Algo en aquella persona llamó mi atención, por lo que en varias ocasiones me acerqué a ella observando que se encontraba, afanosa, instalando un pino tras otro en la zona desarbolada de solana.
Ahora otra chica de unos 30 se había unido a las 2 primeras en su labor repobladora. Se trataba de otra hija. Poco después otro chico algo mayor cerraría el grupo que cuidadosamente iba instaurando la vida en el monte.
En una de mis breves conversaciones con esta heroína de a pie descubrí que, sin una instrucción técnica, la mujer que plantaba árboles era capaz de leer el estado de salud y las necesidades de los árboles únicamente por la tonalidad de sus hojas.
Comenzaba a entender. Repoblaciones anteriores de cientos de ejemplares habían perecido casi al completo a excepción de algunos rodales en que, "por arte de magia", los verdes arbolillos alcanzaban los 50 cms.
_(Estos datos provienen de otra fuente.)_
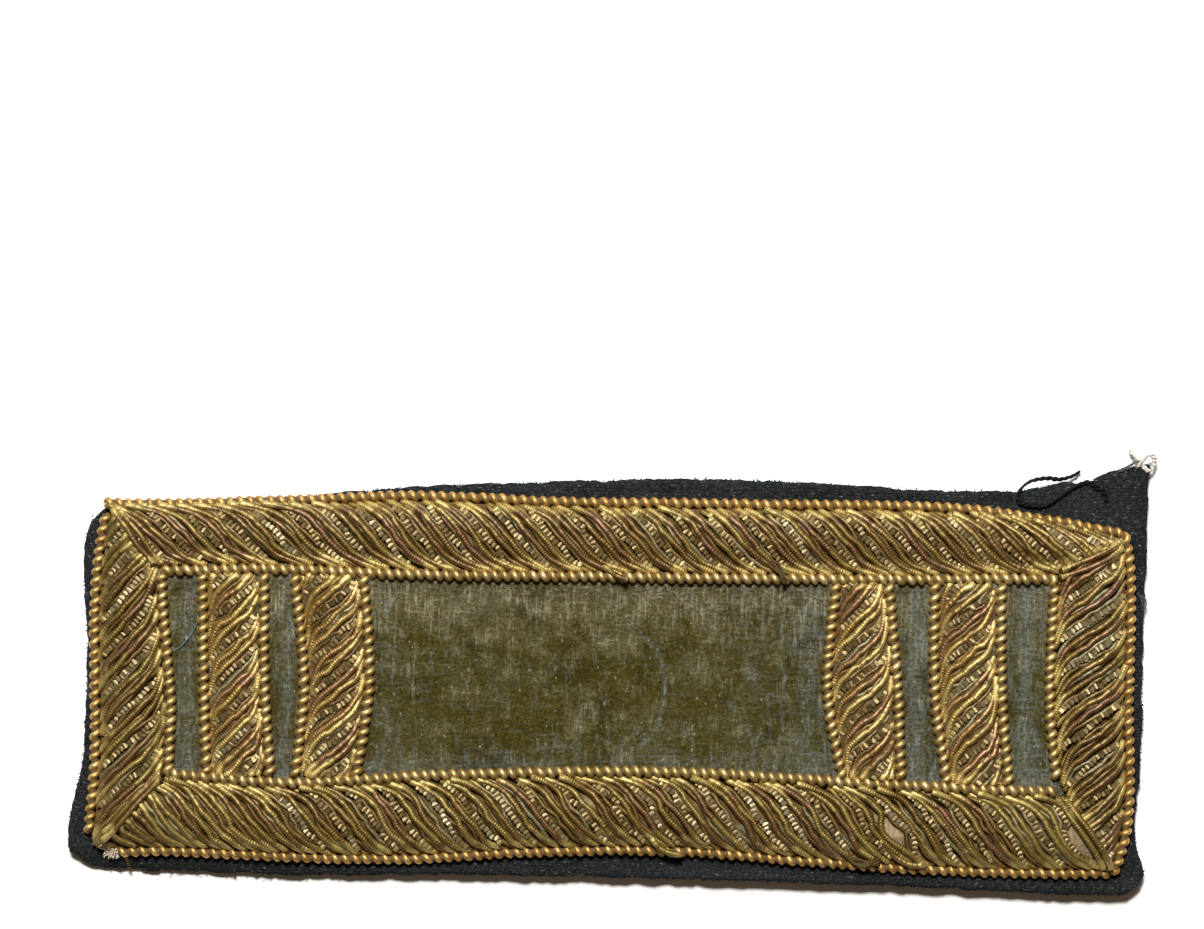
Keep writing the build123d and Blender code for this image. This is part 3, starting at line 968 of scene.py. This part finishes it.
def check_strand(path, size, draw):
    """A check strand's rings: a row of square beads, each turned a little its own way."""
    count = max(2, round(path_length(path) / BEAD_PITCH))
    close = even_points(path, BEAD_PITCH / 10)
    made = []
    for bead in range(count):
        tilt = pi / 4 + draw.uniform(-0.34, 0.34)
        own_size = size * draw.uniform(0.88, 1.10)
        aside, down = draw.uniform(-0.04, 0.04), CHECK_DROP + draw.uniform(-0.03, 0.05)
        for share, swell in BEAD_RINGS:
            point = close[min(round((bead + share) * (len(close) - 1) / count), len(close) - 1)]
            made.append((point.x + aside, point.y + aside, point.z - down, swell * own_size, tilt))
    return made


def no_overlap(along):
    """How much farther strands reach that end with their band."""
    return 0.0


def band_strands(name, band, height, settings, spans, partings=(), extra=(), overlap=no_overlap):
    """The strands of a band, two smooth and one check by turns over a lower layer, as three meshes."""
    pitch, lean, low_tip, high_tip, disorder, bend = settings
    low, high = spans
    count = round((high - low) / pitch)
    manner = disorder, bend, partings, overlap
    draw = random.Random(name)
    smooth_paths, check_paths = list(extra), []
    smooth_tones, check_tones = [MITRE_TONE] * len(extra), []
    for number in range(count + 1):
        start = low + pitch * number + draw.uniform(-0.10, 0.10) * disorder
        plain_from, plain_to = CHECK_FREE.get(name, (0.0, 0.0))
        check = number % 3 == 2 and not plain_from < start < plain_to
        own_lean = lean * draw.uniform(0.95, 1.06)
        share = 0.3 if check else 1.0
        tips = share * low_tip * draw.uniform(0.6, 1.3), share * high_tip * draw.uniform(0.6, 1.3)
        size = draw.uniform(0.93, 1.06)
        tone = draw.random()
        reach = CHECK_REACH if check else SMOOTH_REACH
        path = strand_path(band, height, start, own_lean, tips, reach, manner, draw)
        if len(path) < FEWEST_POINTS:
            continue
        if check:
            check_paths.append(check_strand(path, size, draw))
            check_tones.append(tone * tone)
        else:
            made = [(*point, size) for point in even_points(path, SMOOTH_STEP)]
            for end in (0, -1):
                made[end] = (*made[end][:3], 0.85 * size)
            smooth_paths.append(made)
            smooth_tones.append(TONE_SHARE.get(name, 1.0) * (0.5 * tone + (0.5 if number % 3 else 0.0)))
    manner = 1.2 * disorder, bend, partings, overlap
    draw = random.Random(f"{name}_under")
    down = Vector((0, 0, UNDER_DROP))
    under_paths, under_tones = [], []
    for number in range(count + 1):
        start = low + pitch * (number + 0.5) + draw.uniform(-0.12, 0.12)
        tips = 0.8 * low_tip * draw.uniform(0.5, 1.3), 0.8 * high_tip * draw.uniform(0.5, 1.3)
        path = strand_path(band, height, start, lean, tips, UNDER_REACH, manner, draw)
        if len(path) >= FEWEST_POINTS:
            under_paths.append([point - down for point in even_points(path, SMOOTH_STEP)])
            under_tones.append(draw.random() ** 1.5)
    smooth_material = BAR_PURL if name.startswith("bar") else SMOOTH_PURL
    under = strands(f"{name}_under", under_paths, UNDER_RADIUS, SHADED_UNDER_PURL, 6, tones=under_tones)
    smooth = strands(f"{name}_smooth", smooth_paths, STRAND_RADIUS, smooth_material, 8, tones=smooth_tones)
    checks = strands(f"{name}_check", check_paths, CHECK_RADIUS, CHECK_PURL, 4, 50, check_tones)
    return [smooth, checks, under]


# The crown of the strands over a border band's width, and how high their tips lie at its two edges
STRAND_RISE = smooth_line([-1.0, -0.62, 0.0, 0.62, 1.0], [0.50, 0.86, 1.0, 0.86, 0.50])
INNER_TIP_HEIGHT, OUTER_TIP_HEIGHT = 1.35, 0.5


def border_height(inner_side):
    """A function for the height of a border strand's centre. The inner edge lies higher, on the velvet."""

    def height(across):
        rise = PADDING_HEIGHT * STRAND_RISE(on_band(across))
        inwards = across * inner_side > 0
        lowest = INNER_TIP_HEIGHT + 0.14 * tip_share(across) ** 2 if inwards else OUTER_TIP_HEIGHT
        return LAYER_BASE + max(rise, lowest) + STRAND_HEIGHT

    return height


# The mitre that each band's own strands run along and cover, how far they bow away from the band, and where
# across it they start. The left band's stop short at the corner that has lost its coil.
MITRE_ENDS = {
    "top": (0, 0.1, -1.08),
    "bottom": (1, 0.25, -1.08),
    "left": (0, 0.2, -0.72),
    "right": (1, -0.25, -1.08),
}
# How far in from the mitre, how far up, and how large each of the strands along it is
MITRE_STRANDS = [(-0.05, 0.16, 1.05), (0.72, 0.06, 1.0)]
MITRE_REACH = 1.08


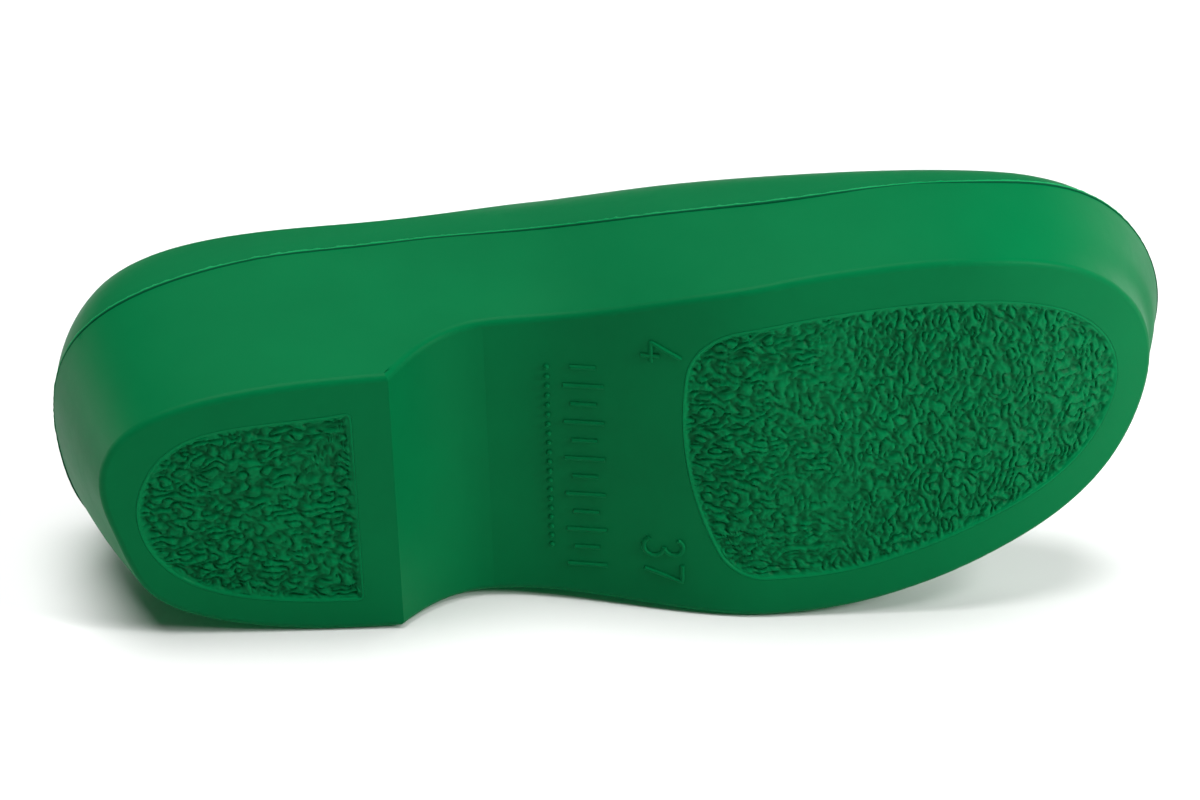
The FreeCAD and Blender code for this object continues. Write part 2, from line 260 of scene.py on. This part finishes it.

Para ser exactos 70, exactamente el número de árboles que nuestra amiga había podido sustentar, con la ayuda de sus 4 hijos, realizando riegos periódicos, 2 veces por semana incrementándolo a 3 en las de verano.
La mujer que planta árboles, pero que también los cuida, no tiene ningún interés especial, su acción no es motivada por ningún aliciente económico, su voluntad inquebrantable no se nutre de despropósitos viciados desgraciadamente enquistados en nuestra sociedad.
Atrévanse a negarme que eso no es magia.
¿Cuál es entonces su motivación? ¿Qué la empuja a hacer lo que cree y considera correcto y necesario?
Quizás ahí esté la cave de la participación, en remover conciencias para provocar una motivación que nos conduzca a la acción. Pero como comentaba al principio, la esencia de la magia es inexplicable y solo los Magos como el gran Félix son capaces de generarla.
La mujer a la que hoy dedico este tributo ha hecho magia con sus hijos, que la siguen, con los árboles, que crecen y conmigo, que sueño.